Another concept closely linked to LDAP is the "request for comments" (RFC). RFCs are used as a tool for proposing, discussing, and defining standards in the Internet community. Many readers may never have to deal with documents defining the LDAP standards, and they can safely ignore the RFCs and still work with LDAP. However, a basic-knowledge of RFCs is useful for those readers who need to dig more deeply into the details than this book will do.
After this, we finally address the main topic of this book: the Directory Access Protocol. First we look at X.500, also called DAP, which was developed together with the OSI protocol stack. The lightweight counterpart of DAP (LDAP) is a subset of DAP that was developed for use with TCP/IP. Again, it is helpful to understand the basics of OSI and TCP/IP because the concepts of DAP and LDAP are tightly connected to these two protocols. You will see that DAP requires the OSI protocol and that the lightweight version of DAP (LDAP) runs happily atop TCP/IP. The fact that a given protocol stack is required to run DAP or LDAP has a number of implications. A discussion of these will help you understand the need for the lightweight version of DAP.
In the next section we learn what kind of data travels over the network and see what a typical LDAP conversation between client and server looks like.

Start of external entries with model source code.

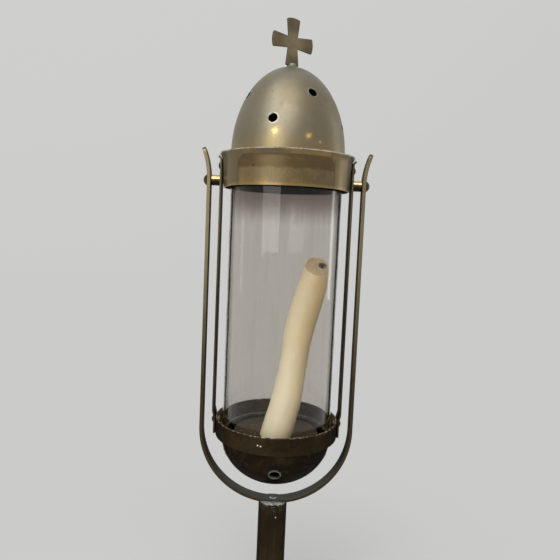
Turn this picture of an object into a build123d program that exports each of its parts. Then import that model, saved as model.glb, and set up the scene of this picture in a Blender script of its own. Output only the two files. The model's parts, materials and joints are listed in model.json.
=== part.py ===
"""Processional lantern: a glass cylinder under a pierced dome, swinging between the arms of a
forked yoke on a pole socket.

Millimetres, +Z up, +X towards the right-hand pivot, -Y the front. The origin is the centre of the
socket's open mouth. Heights on the lantern are counted from the pivot axis.
"""
from build123d import *
from math import asin, cos, degrees, radians, sin, sqrt
import os

os.makedirs("parts", exist_ok=True)

# Clearances
RUNNING_CLEARANCE = 0.05  # radial, pin in the yoke's hole
FIT_CLEARANCE = 0.05  # radial, a screw or tenon in its hole, and brazed seats
AXIAL_PLAY = 0.2  # each side of the yoke's arm
LID_PLAY = 0.4  # radial, the lid's spigot and brim in the collar
GLASS_PLAY = 0.6  # radial, the glass in its upper guide
CANDLE_PLAY = 0.1  # candle on its spike
CUT_MARGIN = 5.0  # how far a cutting tool runs past the wall it cuts

# Glass cylinder
glass_r = 53.4
glass_wall = 2.6
glass_length = 250.5

# Collar round the top of the glass, flared at its rim
collar_gap = 5.1  # glass to collar
collar_wall = 1.5
collar_taper = 1.3  # how much wider at the start of the flare than at the bottom
collar_straight = 23.7  # height up to the flare
collar_flare_rise = 7.7
collar_flare_reach = 3.0
collar_glass_overlap = 14.7  # how far the glass stands up into the collar
pivot_rise = 6.7  # pivot axis above the collar's lower edge

# Ledge inside the collar: carries the lid, guides the glass
ledge_drop = 3.2  # below the collar's rim
ledge_thickness = 1.2
ledge_skirt_wall = 1.0
ledge_skirt_overlap = 10.0  # how far the skirt reaches down over the glass

# Lid
dome_wall = 1.2
dome_proud = 0.7  # dome's radius over the glass's
dome_rise = 82.4
dome_root_fillet = 1.8
dome_root_straight = 0.5  # upright wall between the fillet and the widest section
brim_thickness = 1.2
spigot_wall = 1.0
spigot_depth = 9.0
spigot_grip = 3.0  # how far the spigot stands up inside the dome
vent_r = 4.2
upper_vent_height = 52.0  # above the dome's widest section
lower_vent_height = 26.5
upper_vent_azimuths = (17, 106, 194, 282)  # degrees from the front, set out by hand
lower_vent_azimuths = (-27, 65, 152, 243)

# Cross on the lid
cross_thickness = 2.0
cross_arm = 22.0
cross_neck = 10.2
cross_tip = 13.8
cross_tip_bulge = 1.2
cross_corner = 0.6
cross_turn = 26.0  # degrees about Z
cross_stand = 1.2  # lower tip above the dome's top
solder_r = 6.0
solder_height = 3.8
solder_top_r = 2.6
solder_sink = 1.0  # below the dome's top
solder_hollow_r = 6.0

# Cup that carries the foot of the glass
cup_gap = 5.1
cup_wall = 1.5
cup_depth = 13.2  # rim to ledge
cup_ledge_thickness = 1.5
cup_ledge_lap = 1.3  # how far the ledge reaches in past the glass
cup_skirt = 2.2  # wall below the ledge
cup_rim_round = 0.6

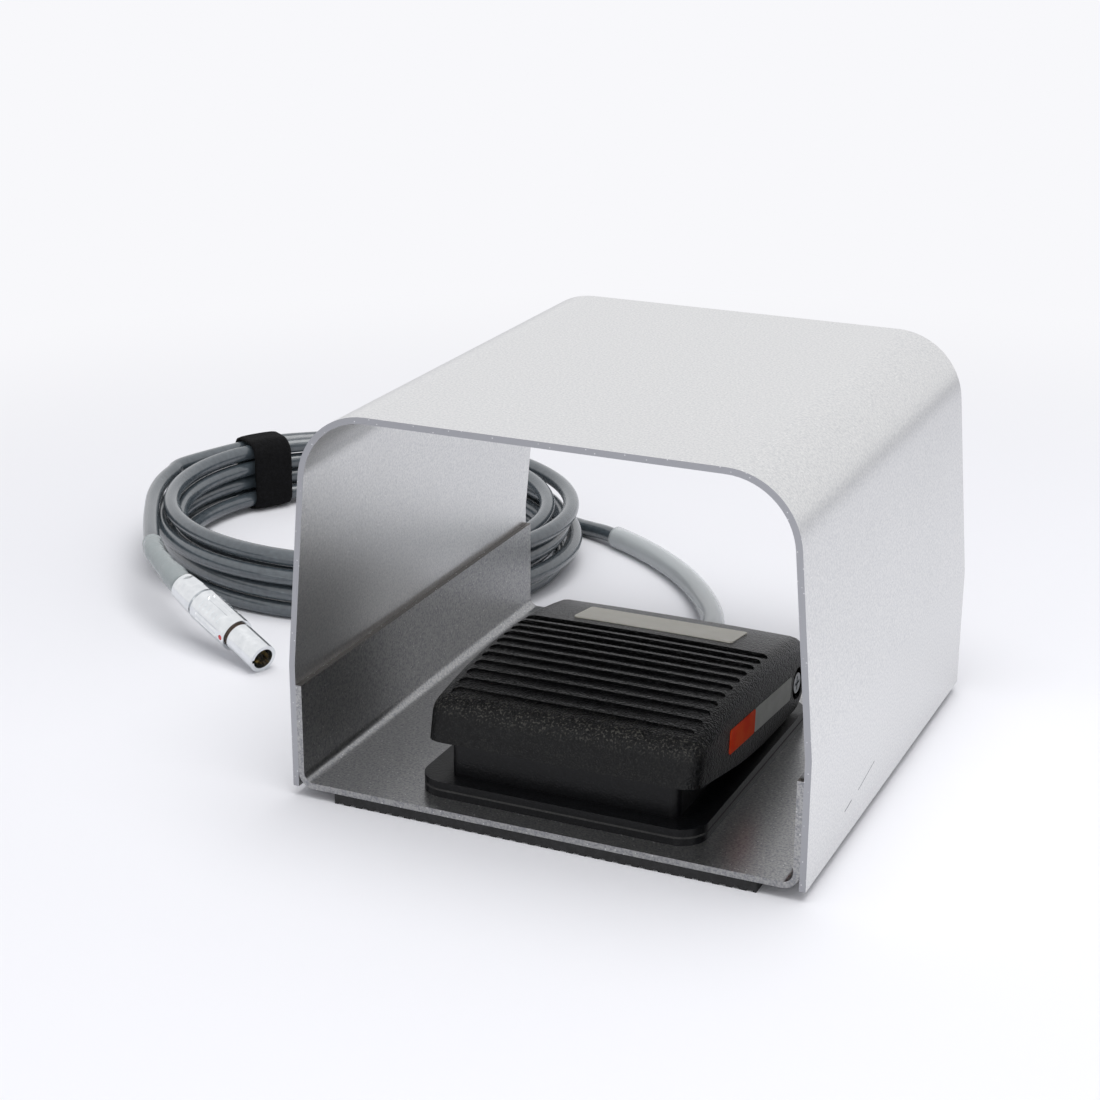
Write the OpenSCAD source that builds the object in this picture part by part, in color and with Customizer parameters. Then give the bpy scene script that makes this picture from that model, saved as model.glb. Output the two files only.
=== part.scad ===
// Guarded foot switch: a treadle switch bolted into a sheet metal tray under a folded hood.
// The frame is in millimetres: +X to the right, +Y to the back, +Z up, seen from the treadle's toe.
// The origin is on the floor, under the middle of the guard.

/* [Guard] */
// Width of the guard over the hood's side walls
guard_w = 160; // [150:1:190]
// Depth of the guard from front to back
guard_d = 161; // [156:1:200]
// Height of the hood sheet, from its lower edge to its top
hood_h = 117.5; // [105:0.5:150]
// Thickness of the hood and tray sheet
sheet_t = 1.9; // [1.5:0.1:2.3]
// Height over the lower edge at which the hood walls start to lean in
hood_bend_h = 39.2; // [37:0.2:50]
// Lean of the hood walls above that height, in degrees
hood_lean = 4.93; // [2:0.1:8]
// Outer radius of the hood's two top corners
hood_corner_r = 22; // [15:1:30]
// Height of the tray walls over the hood's lower edge
tray_wall_h = 32.8; // [25:0.2:35]
// Outer radius of the tray's two bends
tray_bend_r = 5; // [4:0.5:7]
// Width of the rubber pad under the tray
pad_w = 132; // [110:1:140]
// Thickness of the rubber pad
pad_t = 3.2; // [3:0.1:6]
// Spacing of the grooves in the pad's underside
pad_groove_pitch = 4; // [3:0.5:8]
// Depth of the grooves in the pad's underside
pad_groove_depth = 0.5; // [0.2:0.1:1]

/* [Pedal base] */
// Distance of the pedal's middle to the right of the guard's middle
pedal_shift = 1.4; // [-6:0.2:6]
// Distance of the base flange behind the tray's front edge
pedal_inset = 7.5; // [4:0.5:12]
// Width of the base flange
flange_w = 89; // [86:0.5:96]
// Length of the base flange
flange_d = 101.5; // [98:0.5:110]
// Corner radius of the base flange
flange_corner_r = 8.5; // [5:0.5:10]
// Thickness of the base flange
flange_t = 2.3; // [2:0.1:3]
// Thickness of the bottom cover
cover_t = 2.1; // [1.8:0.1:3]
// Thickness of the gasket between cover and flange
gasket_t = 0.6; // [0.4:0.1:1]
// Gap between the hollow body on the flange and the treadle's side walls
shell_gap = 4; // [3:0.1:5]
// Wall thickness of the hollow body
shell_wall = 2.2; // [1.8:0.1:2.8]

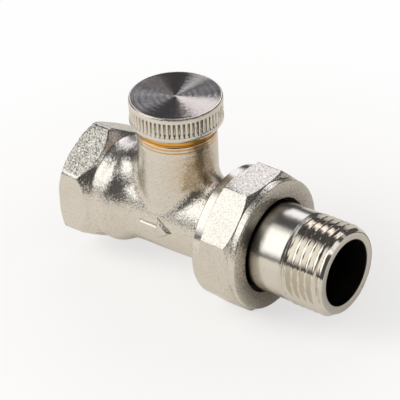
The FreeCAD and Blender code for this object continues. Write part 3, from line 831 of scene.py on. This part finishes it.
# %% Finishes of the cap
cap_nickel = plated("turned_nickel", speckle=0.10)
from_spindle = cap_nickel.length(cap_nickel.x - SPINDLE_X, cap_nickel.y)
in_grooves = cap_nickel.band(cap_nickel.z, 24.9, 28.31, 0.12)
in_grooves = in_grooves * (1 - cap_nickel.step(from_spindle, 10.06, 10.42))
# Painted shade: the grooves are painted darker, most of all at their upper ends, under the
# band.
groove_shade = in_grooves * (0.2 + cap_nickel.step(cap_nickel.z, 25.4, 28.1) * 0.65)
cap_nickel.set(
    base_color=cap_nickel.mix(groove_shade, cap_nickel.tint, (0.13, 0.105, 0.075)),
    roughness=0.18, normal=cap_nickel.grains(0.3, 0.10),
)
cap_nickel.wear(cap)

bright_face = plated("bare_turned_face", (0.475, 0.455, 0.44), speckle=0.2)
bright_face.set(roughness=0.17, normal=bright_face.grains(0.2, 0.07))
bright_face.wear(lid)

# %% [markdown]
# The bonnet between neck and cap is bare brass, turned in steps, with a dark
# brown painted at one step and, as painted shadow, under the cap's edge.  The
# other inner pieces are brass, black rubber and red fibre: they show only when
# the cap or the nut has moved.

# %% Brass, rubber and fibre
brass = plated("turned_brass", BRASS)
# A dark brown is painted at one step and, as painted shadow, under the cap's edge; the
# same bands are cut in a little.
dark_step_and_shadow = brass.band(brass.z, 21.66, 21.80, 0.04) + brass.band(brass.z, 22.55, 23.1, 0.12)
brass.set(
    base_color=brass.mix(dark_step_and_shadow * 0.8, brass.tint, BROWN), roughness=0.22,
    normal=brass.relief(brass.lines(brass.z, 0.3) * 0.02 - dark_step_and_shadow * 0.05),
)
rubber = Finish("black_rubber").set(base_color=(0.02, 0.02, 0.02), roughness=0.55)
fibre = Finish("red_fibre").set(base_color=(0.25, 0.05, 0.03), roughness=0.8)
for finish, names in (
    (brass, ("bonnet", "spindle", "valve_disc", "disc_screw")),
    (rubber, ("disc_seal", "bonnet_o_ring", "spindle_o_ring_lower",
              "spindle_o_ring_upper", "tailpiece_o_ring")),
    (fibre, ("cap_gasket",)),
):
    for name in names:
        finish.wear(nodes[name])

# %% [markdown]
# Each dressed piece rides on the body of the part that it shows, and takes the
# place of that part's plain solid.  The arrow only rides on the valve's body.

# %% Ride and replace
for piece, body_name, node_name in (
    (tail, "tail", "tailpiece"), (nut, "nut", "union_nut"), (cap, "cap", "protective_cap"),
    (lid, "cap", "protective_cap"), (forging, "valve", "valve_body"),
):
    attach(piece, body_name)
    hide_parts(node_name)
    print("%s rides on %s" % (piece.name, body_name))
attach(arrow, "valve")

In the final section, we learn where the data is kept. Up to this point, the discussion has focused on protocols, i.e., how the communication between client and server occurs. Using the LDAP protocol, clients ask a server to perform certain actions. As you will see, the LDAP server performs its actions on data — data maintenance, data administration, and data delivery to the clients. This data clearly has to be stored somewhere, and this "somewhere" is a repository or database. At this point, you might wonder whether it might be better to use a database instead of implementing yet another new technology. The chapter concludes with a brief discussion about the differences between a relational database management system (RDBMS) and a directory accessed via the LDAP protocol.